Delays And Potential Complications Remain For IDR And PSLF Borrowers Pursuing Student Loan Forgiveness
While the resumption of IDR application processing will be welcome news for many borrowers, hurdles and complications remain, which could jeopardize student loan forgiveness.
All borrowers should prepare for lengthy processing delays, as loan servicers now have a backlog of IDR applications that have been submitted during the last five months. “Servicers will have applications in the queue that will take some time to work through,” warned the department. No estimates were provided for processing times.
Some borrowers may be placed in a special processing forbearance once their servicer begins working on their IDR application. A processing forbearance can last up to 60 days, and the period can count toward student loan forgiveness for IDR and PSLF. But if it takes the loan servicer longer than 60 days to process, the borrower will go back into a type of forbearance that won’t count toward loan forgiveness.
“If servicers need time to process a borrower’s IDR application, servicers will move the borrower into a processing forbearance for up to 60 days,” explained the department. “Interest accrues during this short-term processing forbearance, and time in the processing forbearance is eligible for PSLF and IDR forgiveness. If the borrower’s application is not processed by their servicer within 60 days, the borrower will be moved into a general forbearance that does not count toward PSLF or IDR until their application is processed.” Interest won’t accrue if the borrower is moved back into a forbearance that doesn’t qualify for loan forgiveness.

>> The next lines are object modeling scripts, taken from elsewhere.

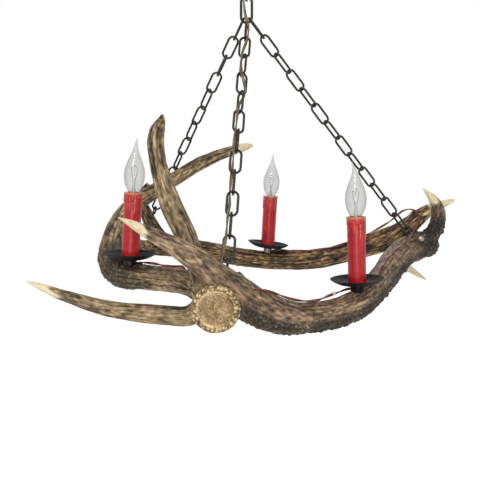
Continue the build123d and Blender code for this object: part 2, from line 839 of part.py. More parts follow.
for side, seat, lean, hub_width in CANDLES:
    seat_plane = Plane(Location(tuple(from_apex(*seat)), (0, lean, 0)))
    for way in (-1, 1):
        outside = (way * (hub_width / 2 + DOOR_APPROACH), 0, HUB_HEIGHT / 2)
        inside = (way * (hub_width / 2 - DOOR_DEPTH), 0, HUB_HEIGHT / 2)
        hub_doors[side, way] = [seat_plane.from_local_coords(outside), seat_plane.from_local_coords(inside)]
    for name, shape in common_pieces.items():
        save(seat_plane * shape, f"{name}_{side}")
    save(seat_plane * candle_hub(hub_width), f"candle_hub_{side}")
    wide = hub_width / 2 + SEAT_MARGIN
    hole = PIPE_HOLE / 2
    top = 3 * HUB_HEIGHT
    bottom = -PIPE_DEPTH_IN_ANTLER - DRILL_OVERRUN
    seat_outline = [(0, bottom), (hole, bottom), (hole, 0), (wide, 0), (wide, top), (0, top)]
    seat_cuts[side] = seat_plane * turned(seat_outline, SMALL_SIDES)


# ---- Cords ------------------------------------------------------------------------------------
def cord(points, diameter, sides, name):
    """A cord of straight runs joined by tangent arcs, each as large as its two runs allow."""
    runs = [after - before for before, after in zip(points, points[1:])]
    radii = []
    for before, after in zip(runs, runs[1:]):
        half_turn = math.radians(before.get_angle(after)) / 2
        radii.append(ARC_SHARE * min(before.length, after.length) / math.tan(half_turn))
    path = FilletPolyline(*points, radius=radii)
    stops = [(edge @ 0, edge % 0) for edge in path.edges()]
    stops.append((path @ 1, path % 1))
    reach = diameter / 2
    side = Vector(*CORD_TOP_WAY)
    rings = []
    for place, along in stops:
        side = (side - along * side.dot(along)).normalized()
        other = along.cross(side)
        ring = []
        for i in range(sides):
            turn = 2 * math.pi * i / sides
            ring.append(place + side * (reach * math.cos(turn)) + other * (reach * math.sin(turn)))
        rings.append(ring)
    body = solid_through(rings, twisted=True)
    section = sides * reach**2 * math.sin(2 * math.pi / sides) / 2
    share = body.volume / (section * path.length)
    print(name, "is", round(path.length), "mm long, its least radius", round(min(radii), 1))
    print("its volume over section times length:", round(share, 3))
    return body


def beside_front_chain(index, share, angle_deg, offset):
    """A place beside the front chain: at a link and a share of it, round the chain and out from it."""
    start, end, down = front_line
    count = round((end - start).length / (LINK_INNER_LENGTH - CONTACT_GAP))
    return start + (end - start) * ((index + share) / count) + flat_direction(down, angle_deg) * offset


front_line = chain_starts["front"]
flex_points = [
    Vector(0, 0, -STRAP_THICKNESS),
    Vector(0, 0, LOOP_CENTRE_Z + LOOP_RADIUS - LOOP_WIRE),
    Vector(*FLEX_BESIDE_LOOP, LOOP_BAR_Z + LOOP_WIRE),
    Vector(*FLEX_BESIDE_TOP_LINK, (TOP_LINK_TOP_Z + TOP_LINK_BOTTOM_Z) / 2),
    Vector(*FLEX_BESIDE_MASTER_LINK, TOP_LINK_BOTTOM_Z),
]
flex_points += [from_apex(*place) for place in FLEX_OVER_FIRST_LINKS]
for index, share, angle_deg, offset in FLEX_WEAVE:
    flex_points.append(beside_front_chain(index, share, angle_deg, offset))
flex_points += [from_apex(*place) for place in FLEX_END]
flex = cord(flex_points, FLEX_DIAMETER, FLEX_SIDES, "flex")
below_loop = split(flex, Plane(origin=(0, 0, LOOP_BAR_Z)), keep=Keep.BOTTOM)
save(split(flex, Plane(origin=(0, 0, LOOP_BAR_Z)), keep=Keep.TOP), "flex_cord_ceiling")
save(split(below_loop, Plane(origin=(0, 0, TOP_LINK_BOTTOM_Z)), keep=Keep.TOP), "flex_cord_link")
save(split(below_loop, Plane(origin=(0, 0, TOP_LINK_BOTTOM_Z)), keep=Keep.BOTTOM), "flex_cord_chain")


def wire_hole(inner, outer, diameter):
    """The drilled hole that a cord's end sits in, from its blind end outwards."""
    run = outer - inner
    return Plane(origin=inner, z_dir=run) * rod(diameter + 2 * HOLE_CLEARANCE, run.length, WIRE_SIDES)


flex_hole = wire_hole(flex_points[-1], flex_points[-2], FLEX_DIAMETER)
feeder_holes = []
for side, first_door, places, last_door in FEEDERS:
    route = [from_apex(*place) for place in places] + hub_doors[last_door]
    if first_door:
        route = hub_doors[first_door][::-1] + route
    else:
        feeder_holes.append(wire_hole(route[0], route[1], FEEDER_DIAMETER))
    save(cord(route, FEEDER_DIAMETER, FEEDER_SIDES, f"feeder_{side}"), f"feeder_wire_{side}")


def wire_clip(before, after):
    """A small saddle pressed over a wire, between two places on it."""
    block = Box(CLIP_LENGTH, CLIP_WIDTH, CLIP_HEIGHT, align=ON_BASE)
    channel = rod(FEEDER_DIAMETER + 2 * CONTACT_GAP, 2 * CLIP_LENGTH, WIRE_SIDES)
    block -= Pos(-CLIP_LENGTH, 0, 0) * Rot(0, 90, 0) * channel
    along = (after - before).normalized()
    up = (Vector(0, 0, 1) - along * along.Z).normalized()
    return Plane(origin=(before + after) / 2, x_dir=along, z_dir=up) * block


clip_ends = [from_apex(*place) for place in FEEDERS[0][2][-2:]]
save(wire_clip(*clip_ends), "wire_clip")


# ---- Antlers ----------------------------------------------------------------------------------
def joined(limbs):
    """The limbs of one antler grown into one solid."""
    whole = limbs[0]
    for other in limbs[1:]:
        whole = whole + other
    return whole


def drilled(antler, cuts):
    """An antler with its seats, screw holes and notches cut."""
    for cut in cuts:
        antler = antler - cut
    return antler


left_limbs = [limb(stations) for stations in (LEFT_BEAM, LEFT_BROW, LEFT_UPRIGHT, LEFT_KNOB)]
front_limbs = [limb(stations) for stations in (FRONT_BEAM, FRONT_BROW, FRONT_STUB)]
antler_left = joined(left_limbs + [burr(*LEFT_BURR)])
antler_front = joined(front_limbs + [burr(*FRONT_BURR)])
antler_back = joined([limb(stations) for stations in (BACK_BEAM, BACK_BROW, BACK_FORK)])
left_notches = [limb(stations, CONTACT_GAP) for stations in (LEFT_BEAM, LEFT_BROW, LEFT_UPRIGHT)]
front_notches = [limb(stations, CONTACT_GAP) for stations in (FRONT_BEAM, FRONT_BROW)]
front_cuts = [seat_cuts["front"], eye_holes["front"], eye_holes["right"], lag_holes[0], lag_holes[2]]
front_cuts += [flex_hole, feeder_holes[0]]
back_cuts = [seat_cuts["back"], eye_holes["left"], lag_holes[1], lag_holes[2]]
left_cuts = [seat_cuts["left"], lag_holes[0], lag_holes[1], feeder_holes[1]]
save(drilled(antler_left, left_cuts), "antler_left")
save(drilled(antler_front, left_notches + front_cuts), "antler_front")
save(drilled(antler_back, left_notches[:1] + front_notches + back_cuts), "antler_back")
print("built")
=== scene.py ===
# %% [markdown]
# # An antler chandelier
# Three shed antlers are joined in a ring and hung on three chains, with three candle lights on top.
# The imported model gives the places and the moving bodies. This script gives each piece its real
# surface: furrowed horn, beaded burrs, resin candles with wax drips, thin glass and painted chain.

import math

import bpy
import numpy as np
from mathutils import Matrix, Vector, noise


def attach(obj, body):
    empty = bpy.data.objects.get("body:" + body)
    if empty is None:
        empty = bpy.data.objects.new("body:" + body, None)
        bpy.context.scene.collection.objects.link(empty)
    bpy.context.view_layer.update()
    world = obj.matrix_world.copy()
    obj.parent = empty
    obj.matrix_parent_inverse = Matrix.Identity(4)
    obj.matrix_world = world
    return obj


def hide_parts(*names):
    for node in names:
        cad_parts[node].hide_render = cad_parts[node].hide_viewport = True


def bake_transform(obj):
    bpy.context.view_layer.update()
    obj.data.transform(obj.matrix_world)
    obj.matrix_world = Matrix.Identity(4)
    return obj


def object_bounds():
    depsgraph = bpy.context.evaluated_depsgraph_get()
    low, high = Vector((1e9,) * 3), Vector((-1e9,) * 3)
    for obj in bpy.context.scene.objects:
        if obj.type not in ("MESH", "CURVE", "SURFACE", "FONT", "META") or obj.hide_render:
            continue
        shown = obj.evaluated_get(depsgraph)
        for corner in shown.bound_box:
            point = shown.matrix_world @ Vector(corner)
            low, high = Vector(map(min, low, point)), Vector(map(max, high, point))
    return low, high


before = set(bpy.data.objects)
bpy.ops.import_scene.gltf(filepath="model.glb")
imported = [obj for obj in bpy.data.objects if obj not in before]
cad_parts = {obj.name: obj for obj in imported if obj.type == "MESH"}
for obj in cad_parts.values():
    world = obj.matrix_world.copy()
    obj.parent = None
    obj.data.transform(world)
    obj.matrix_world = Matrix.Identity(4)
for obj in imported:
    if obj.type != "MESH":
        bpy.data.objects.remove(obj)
cad_low, cad_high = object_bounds()
print("solids in the frame:", len(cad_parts))

# %% [markdown]
# ## Colours and nodes
# Colours are given as screen values, so one function turns them into the linear numbers
# that Blender's shaders expect. Another adds any shader node with its settings and links at once
# and gives back one output, which keeps each material short enough to read like a recipe.

# %% Colours and nodes
def linear(hex_colour):
    """A screen colour such as 8a6f4d as linear red, green, blue and alpha."""
    found = []
    for i in (0, 2, 4):
        part = int(hex_colour[i : i + 2], 16) / 255
        found.append(part / 12.92 if part <= 0.04045 else ((part + 0.055) / 1.055) ** 2.4)
    return (*found, 1.0)


def join(tree, node, inputs):
    """Each named input of a node given its value, or a link from another node."""
    for key, value in inputs.items():
        if isinstance(value, bpy.types.NodeSocket):
            tree.links.new(value, node.inputs[key])
        else:
            node.inputs[key].default_value = value


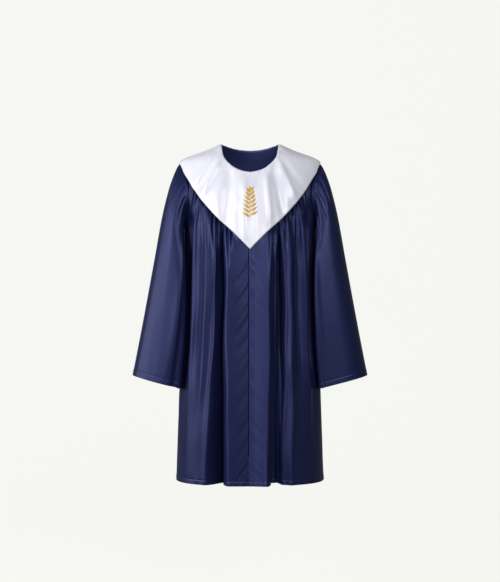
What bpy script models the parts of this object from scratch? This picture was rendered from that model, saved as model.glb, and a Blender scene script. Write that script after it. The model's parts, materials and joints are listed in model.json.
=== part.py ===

In the meantime, millions of borrowers are awaiting a ruling from the 8th Circuit. While technically the legal challenge is only about the SAVE plan, the court is also considering whether to strike down student loan forgiveness at the end of the 20- or 25-year term under the ICR and PAYE plans, as well, as these programs were established using the same legal authority as the SAVE plan. IBR is not being challenged, but Republican lawmakers are also considering repealing certain loan forgiveness pathways for all IDR plans.